* **Excerpted records**:
↓

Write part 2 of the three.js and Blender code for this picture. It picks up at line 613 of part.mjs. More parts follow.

↑
↓

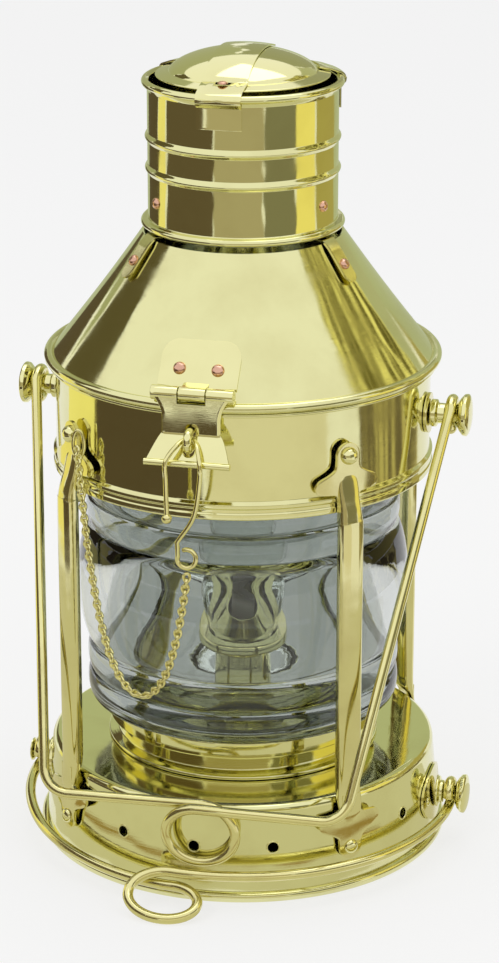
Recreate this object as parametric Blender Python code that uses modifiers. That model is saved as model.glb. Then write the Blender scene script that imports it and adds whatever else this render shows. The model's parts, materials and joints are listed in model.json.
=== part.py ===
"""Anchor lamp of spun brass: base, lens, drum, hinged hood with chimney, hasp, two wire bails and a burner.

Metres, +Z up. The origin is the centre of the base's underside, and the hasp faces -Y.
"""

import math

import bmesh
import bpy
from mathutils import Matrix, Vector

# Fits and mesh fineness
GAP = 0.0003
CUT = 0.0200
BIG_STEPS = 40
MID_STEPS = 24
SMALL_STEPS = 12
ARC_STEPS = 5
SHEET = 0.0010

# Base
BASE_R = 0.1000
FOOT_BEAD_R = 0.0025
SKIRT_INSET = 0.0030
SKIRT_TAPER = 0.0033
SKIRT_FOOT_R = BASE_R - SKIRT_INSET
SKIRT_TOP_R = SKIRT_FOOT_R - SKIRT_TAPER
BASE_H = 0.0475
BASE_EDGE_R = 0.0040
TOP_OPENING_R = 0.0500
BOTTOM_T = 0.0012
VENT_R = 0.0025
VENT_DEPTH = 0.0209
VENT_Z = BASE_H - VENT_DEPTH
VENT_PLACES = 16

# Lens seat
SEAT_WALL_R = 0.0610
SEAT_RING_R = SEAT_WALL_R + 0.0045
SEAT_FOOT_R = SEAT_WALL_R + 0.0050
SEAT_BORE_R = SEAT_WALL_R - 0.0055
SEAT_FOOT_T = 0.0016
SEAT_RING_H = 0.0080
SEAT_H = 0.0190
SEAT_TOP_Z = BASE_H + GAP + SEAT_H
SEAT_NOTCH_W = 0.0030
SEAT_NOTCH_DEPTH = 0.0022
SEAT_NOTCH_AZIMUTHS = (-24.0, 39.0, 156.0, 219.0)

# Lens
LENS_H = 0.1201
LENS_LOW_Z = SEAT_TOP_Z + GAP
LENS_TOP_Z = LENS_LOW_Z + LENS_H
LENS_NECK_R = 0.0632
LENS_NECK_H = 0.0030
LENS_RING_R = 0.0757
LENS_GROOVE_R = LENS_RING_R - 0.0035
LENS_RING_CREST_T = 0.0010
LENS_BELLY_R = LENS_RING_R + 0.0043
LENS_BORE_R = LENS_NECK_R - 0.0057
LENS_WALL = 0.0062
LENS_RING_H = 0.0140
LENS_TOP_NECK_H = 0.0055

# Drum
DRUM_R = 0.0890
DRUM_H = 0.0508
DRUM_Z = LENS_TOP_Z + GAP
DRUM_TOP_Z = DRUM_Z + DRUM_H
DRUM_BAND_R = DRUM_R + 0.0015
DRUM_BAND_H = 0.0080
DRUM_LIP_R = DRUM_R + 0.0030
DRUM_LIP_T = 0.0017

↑

* **Requirement**: Starting at the line that contains "Recreate this object" and ending at the line that contains "and a burner.", retype each line exactly; omit everything outside that range.

* **Answer to this task**:
Recreate this object as parametric Blender Python code that uses modifiers. That model is saved as model.glb. Then write the Blender scene script that imports it and adds whatever else this render shows. The model's parts, materials and joints are listed in model.json.
=== part.py ===
"""Anchor lamp of spun brass: base, lens, drum, hinged hood with chimney, hasp, two wire bails and a burner.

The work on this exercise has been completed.